STATED PROBLEM | Go through the records underneath and write each one out again exactly.

SUPPLIED RECORDS |
******************************

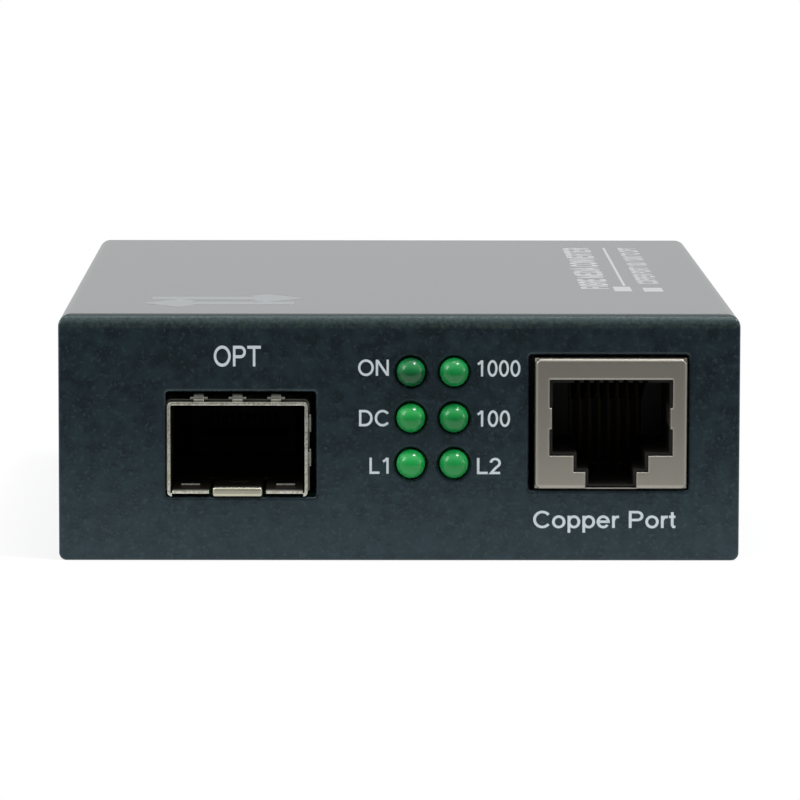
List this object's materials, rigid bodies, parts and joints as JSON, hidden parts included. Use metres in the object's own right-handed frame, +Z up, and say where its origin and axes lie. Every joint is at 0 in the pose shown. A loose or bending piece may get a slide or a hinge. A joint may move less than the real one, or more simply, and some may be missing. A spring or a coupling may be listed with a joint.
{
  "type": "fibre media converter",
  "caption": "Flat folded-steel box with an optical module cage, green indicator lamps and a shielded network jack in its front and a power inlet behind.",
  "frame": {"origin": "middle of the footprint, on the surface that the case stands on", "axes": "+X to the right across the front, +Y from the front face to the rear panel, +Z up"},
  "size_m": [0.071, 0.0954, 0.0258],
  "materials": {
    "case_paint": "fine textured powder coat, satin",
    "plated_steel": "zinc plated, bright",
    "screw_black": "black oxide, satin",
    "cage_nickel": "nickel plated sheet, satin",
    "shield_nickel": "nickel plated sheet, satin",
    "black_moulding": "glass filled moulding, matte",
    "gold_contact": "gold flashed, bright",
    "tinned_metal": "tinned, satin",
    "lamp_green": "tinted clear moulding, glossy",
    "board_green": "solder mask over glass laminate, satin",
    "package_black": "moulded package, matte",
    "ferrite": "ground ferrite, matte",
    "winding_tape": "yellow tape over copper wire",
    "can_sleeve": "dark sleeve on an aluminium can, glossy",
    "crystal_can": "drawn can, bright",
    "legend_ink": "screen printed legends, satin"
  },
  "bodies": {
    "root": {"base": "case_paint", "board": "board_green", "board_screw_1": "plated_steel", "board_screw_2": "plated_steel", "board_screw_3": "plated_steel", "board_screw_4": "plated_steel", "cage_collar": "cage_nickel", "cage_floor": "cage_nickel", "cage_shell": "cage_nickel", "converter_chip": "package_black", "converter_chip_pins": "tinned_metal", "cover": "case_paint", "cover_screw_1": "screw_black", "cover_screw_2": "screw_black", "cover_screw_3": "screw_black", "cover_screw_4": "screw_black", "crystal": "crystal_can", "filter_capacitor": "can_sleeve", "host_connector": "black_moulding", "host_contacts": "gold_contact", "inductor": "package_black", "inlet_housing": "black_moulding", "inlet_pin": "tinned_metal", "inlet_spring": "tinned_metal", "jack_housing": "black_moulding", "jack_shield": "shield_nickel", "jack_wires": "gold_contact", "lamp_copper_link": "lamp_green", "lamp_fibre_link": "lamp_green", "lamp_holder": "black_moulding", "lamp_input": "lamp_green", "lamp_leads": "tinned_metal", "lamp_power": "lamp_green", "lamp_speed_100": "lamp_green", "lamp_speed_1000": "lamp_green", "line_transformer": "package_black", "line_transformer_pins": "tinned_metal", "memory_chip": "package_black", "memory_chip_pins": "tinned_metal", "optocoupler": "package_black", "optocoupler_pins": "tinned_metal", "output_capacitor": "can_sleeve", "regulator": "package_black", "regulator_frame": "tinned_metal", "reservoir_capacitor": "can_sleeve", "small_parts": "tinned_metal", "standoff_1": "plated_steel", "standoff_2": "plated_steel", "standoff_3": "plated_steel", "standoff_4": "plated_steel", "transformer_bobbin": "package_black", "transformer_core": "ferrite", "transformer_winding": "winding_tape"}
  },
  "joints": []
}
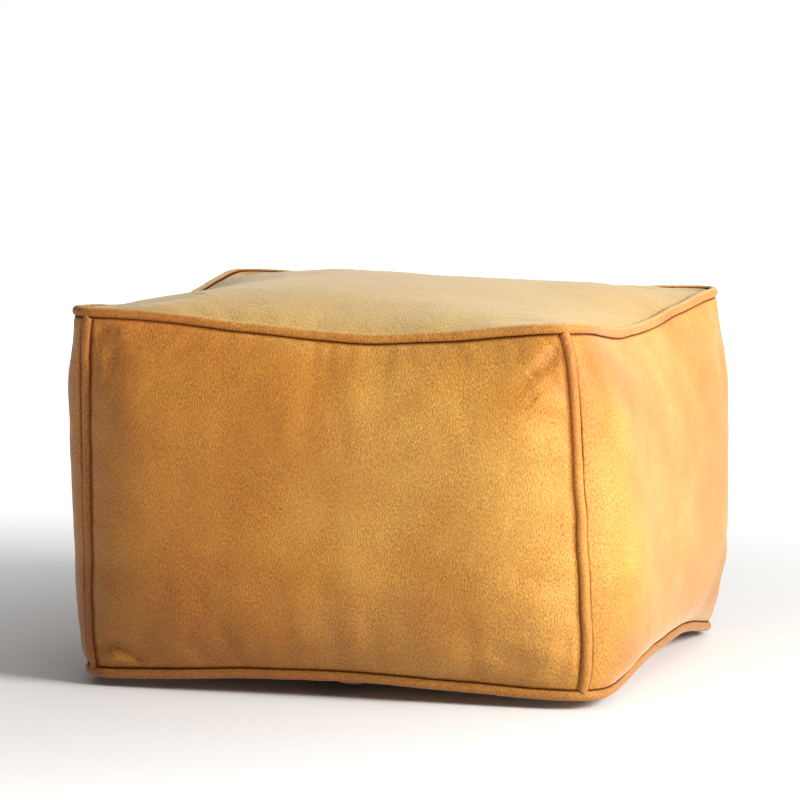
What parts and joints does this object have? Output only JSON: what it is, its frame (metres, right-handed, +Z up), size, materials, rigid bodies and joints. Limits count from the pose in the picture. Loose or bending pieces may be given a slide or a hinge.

******************************

SOLUTION TO THIS PROBLEM |
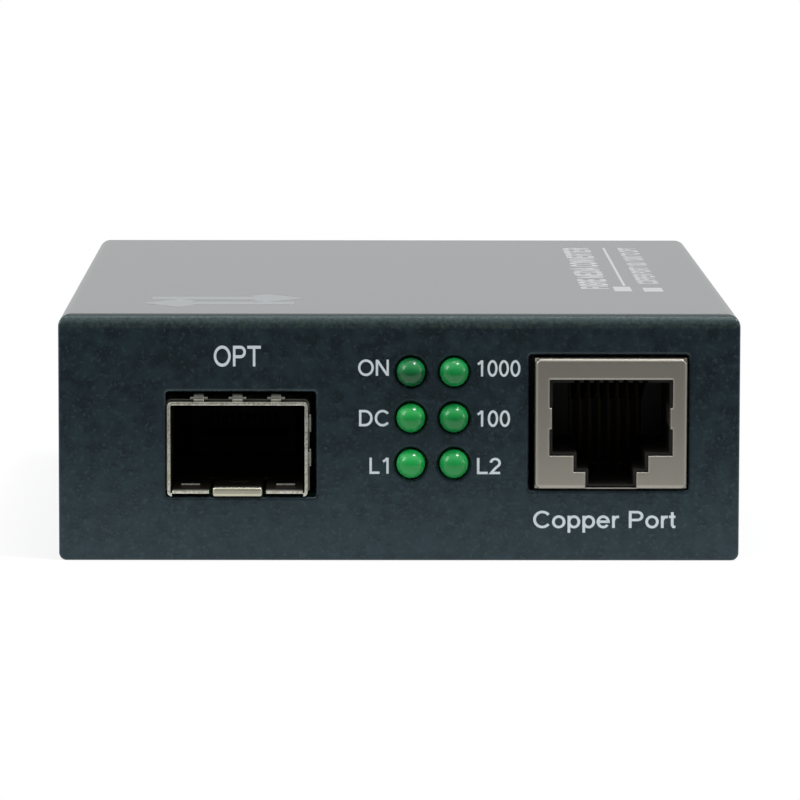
List this object's materials, rigid bodies, parts and joints as JSON, hidden parts included. Use metres in the object's own right-handed frame, +Z up, and say where its origin and axes lie. Every joint is at 0 in the pose shown. A loose or bending piece may get a slide or a hinge. A joint may move less than the real one, or more simply, and some may be missing. A spring or a coupling may be listed with a joint.
{
  "type": "fibre media converter",
  "caption": "Flat folded-steel box with an optical module cage, green indicator lamps and a shielded network jack in its front and a power inlet behind.",
  "frame": {"origin": "middle of the footprint, on the surface that the case stands on", "axes": "+X to the right across the front, +Y from the front face to the rear panel, +Z up"},
  "size_m": [0.071, 0.0954, 0.0258],
  "materials": {
    "case_paint": "fine textured powder coat, satin",
    "plated_steel": "zinc plated, bright",
    "screw_black": "black oxide, satin",
    "cage_nickel": "nickel plated sheet, satin",
    "shield_nickel": "nickel plated sheet, satin",
    "black_moulding": "glass filled moulding, matte",
    "gold_contact": "gold flashed, bright",
    "tinned_metal": "tinned, satin",
    "lamp_green": "tinted clear moulding, glossy",
    "board_green": "solder mask over glass laminate, satin",
    "package_black": "moulded package, matte",
    "ferrite": "ground ferrite, matte",
    "winding_tape": "yellow tape over copper wire",
    "can_sleeve": "dark sleeve on an aluminium can, glossy",
    "crystal_can": "drawn can, bright",
    "legend_ink": "screen printed legends, satin"
  },
  "bodies": {
    "root": {"base": "case_paint", "board": "board_green", "board_screw_1": "plated_steel", "board_screw_2": "plated_steel", "board_screw_3": "plated_steel", "board_screw_4": "plated_steel", "cage_collar": "cage_nickel", "cage_floor": "cage_nickel", "cage_shell": "cage_nickel", "converter_chip": "package_black", "converter_chip_pins": "tinned_metal", "cover": "case_paint", "cover_screw_1": "screw_black", "cover_screw_2": "screw_black", "cover_screw_3": "screw_black", "cover_screw_4": "screw_black", "crystal": "crystal_can", "filter_capacitor": "can_sleeve", "host_connector": "black_moulding", "host_contacts": "gold_contact", "inductor": "package_black", "inlet_housing": "black_moulding", "inlet_pin": "tinned_metal", "inlet_spring": "tinned_metal", "jack_housing": "black_moulding", "jack_shield": "shield_nickel", "jack_wires": "gold_contact", "lamp_copper_link": "lamp_green", "lamp_fibre_link": "lamp_green", "lamp_holder": "black_moulding", "lamp_input": "lamp_green", "lamp_leads": "tinned_metal", "lamp_power": "lamp_green", "lamp_speed_100": "lamp_green", "lamp_speed_1000": "lamp_green", "line_transformer": "package_black", "line_transformer_pins": "tinned_metal", "memory_chip": "package_black", "memory_chip_pins": "tinned_metal", "optocoupler": "package_black", "optocoupler_pins": "tinned_metal", "output_capacitor": "can_sleeve", "regulator": "package_black", "regulator_frame": "tinned_metal", "reservoir_capacitor": "can_sleeve", "small_parts": "tinned_metal", "standoff_1": "plated_steel", "standoff_2": "plated_steel", "standoff_3": "plated_steel", "standoff_4": "plated_steel", "transformer_bobbin": "package_black", "transformer_core": "ferrite", "transformer_winding": "winding_tape"}
  },
  "joints": []
}
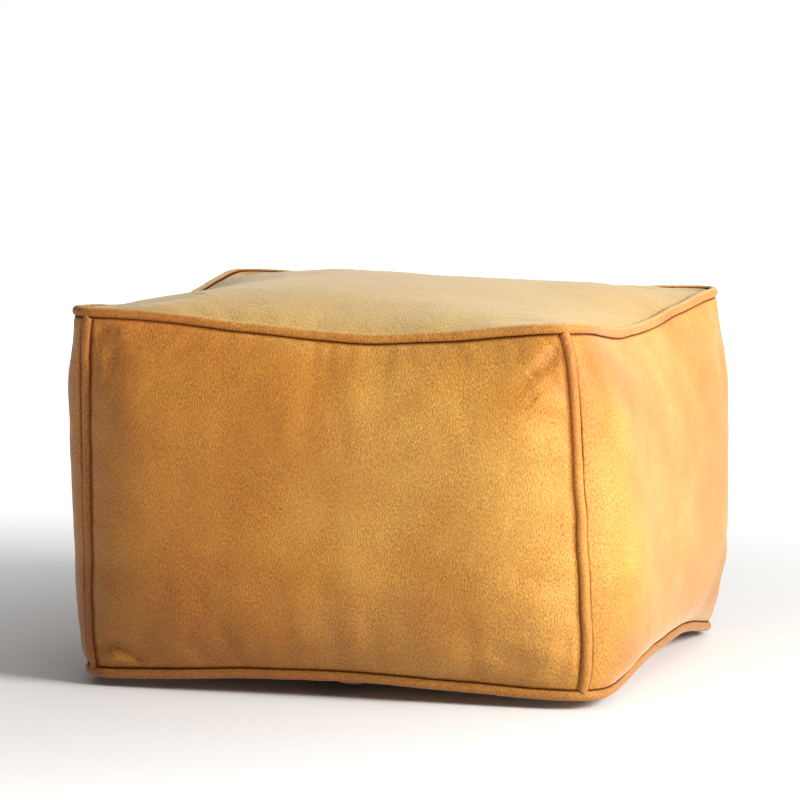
What parts and joints does this object have? Output only JSON: what it is, its frame (metres, right-handed, +Z up), size, materials, rigid bodies and joints. Limits count from the pose in the picture. Loose or bending pieces may be given a slide or a hinge.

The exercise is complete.